First, what is the legal standard that applies in this situation?  Your campus attorney is in the best position to answer that question for your institution, but the answers are generally found in "privacy law" (often developed at the state level or according to "common law") or "contract law" (i.e., how do your employment contracts, handbooks, policies and procedures, etc., bind the institution?)  Constitutional law (especially 4th amendment privacy standards) do not apply to private institutions (unless considered part of a contract) and the legal standard for "expectation of privacy" is generally low and typically trumped by policy statements or login banners that state "there shall be no expectation of privacy as a condition of access to this network, system, resource, etc.").  Statements that minimize privacy expectations are typical in businesses and k-12 schools - and some institutions of higher education.

Second, we know that privacy is a deeply embedded value of higher education and, while not the same, is considered important to the "academic freedom" of faculty and students.  In addition to the legal standard, institutions must also consider how it wants to express its values in the form of policy statements or practices that support communitiy expectations.  That is why (sometimes despite the best wishes of legal counsel) that institutional policies go above and beyond what the law might otherwise entitle to its employees or students.  Nonetheless, any policy position not premised on legal or compliance obligations must represent a "community standard" and not be based on the personal preferences or views of a few individuals.

Third, the Harvard incident brings to light the potential for differential treatment of faculty, administrators, staff, and students.  While there may be academic traditions for treating faculty communications as a special case, it does not necessarily follow that staff and students place any lesser of an expectation or value upon the privacy of their communications.  As this incident illustrates, there is often a fine line between the role of a faculty member and an academic administrator.  Similarly, staff at many institutions take on professional roles that include classroom instruction, research, and other academic functions. 

Fourth, what is your process (i.e., procedure) by which decisions are made and requests for email access administered?  The authorization and approval process, including the blessings of legal counsel, are a critical part of any administrative process that might involve access to email.  The technical distinctions between "header information" (including the "subject" line as in this case) and "content" is critical for both the policy and the retrieval of information.  An equally important process issue - perhaps the most critical in the Harvard case - is consideration of whether or not you notify the account holder that a review of their email is being conducted according to institutional policy.

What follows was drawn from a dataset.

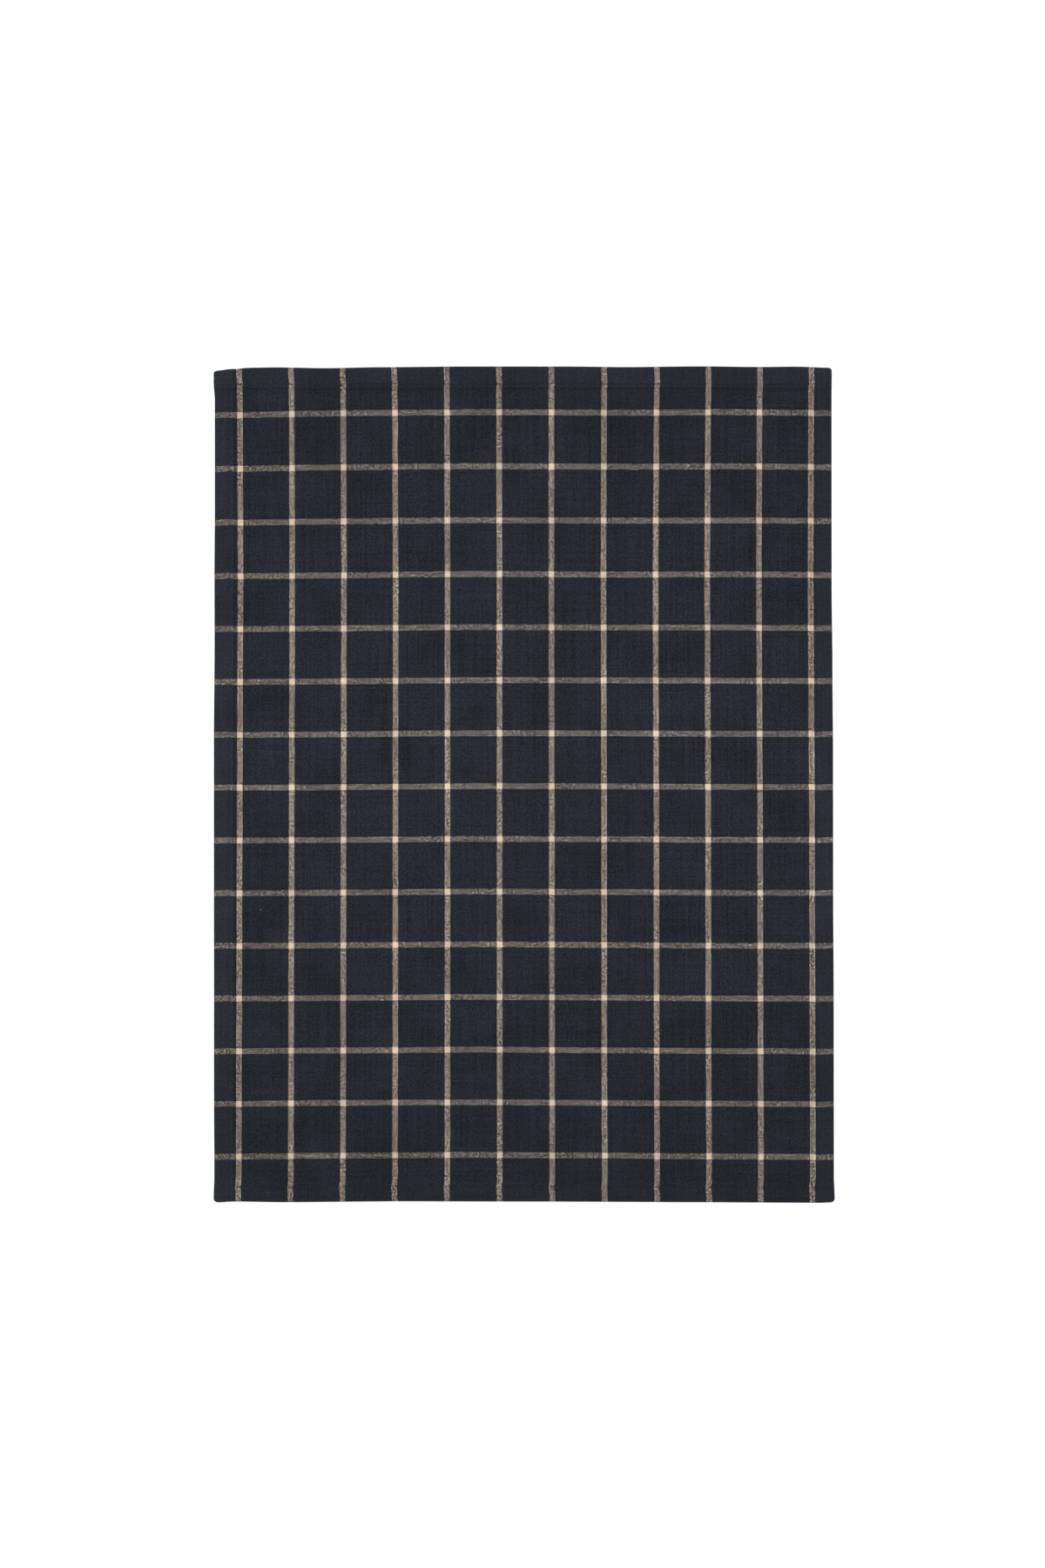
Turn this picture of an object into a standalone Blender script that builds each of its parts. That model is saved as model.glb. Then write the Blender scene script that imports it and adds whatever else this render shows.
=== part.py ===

Finally, what is the scope of the policy?  Is it only applicable to access to email?  electronic files?  physical space?  video surveillance content?  As you broaden the scenarios into multiple arenas, you can begin to see why a broader privacy policy statement may be needed to cover situations other than email.

I think a key lesson learned from this incident is that if faculty and administrators are being driven to use private email addresses rather than university email for correspondence for fear of unauthorized monitoring, it may cause institutions to ask whether or not there should be comparable standards and policies to govern both situations?  Inevitably, access to third-party email providers will invoke the Electronic Communications Privacy Act (ECPA) which is actively under review in the current Congress, and ECPA reform is a principle goal of the Digital Due Process Coalition to which EDUCAUSE belongs.  While I am not arguing that the standards must be the same, it highlights the urgency for clarifing the rules - both for users as well as email providers.  And, both for on-campus providers (i.e., universities) and third-parties.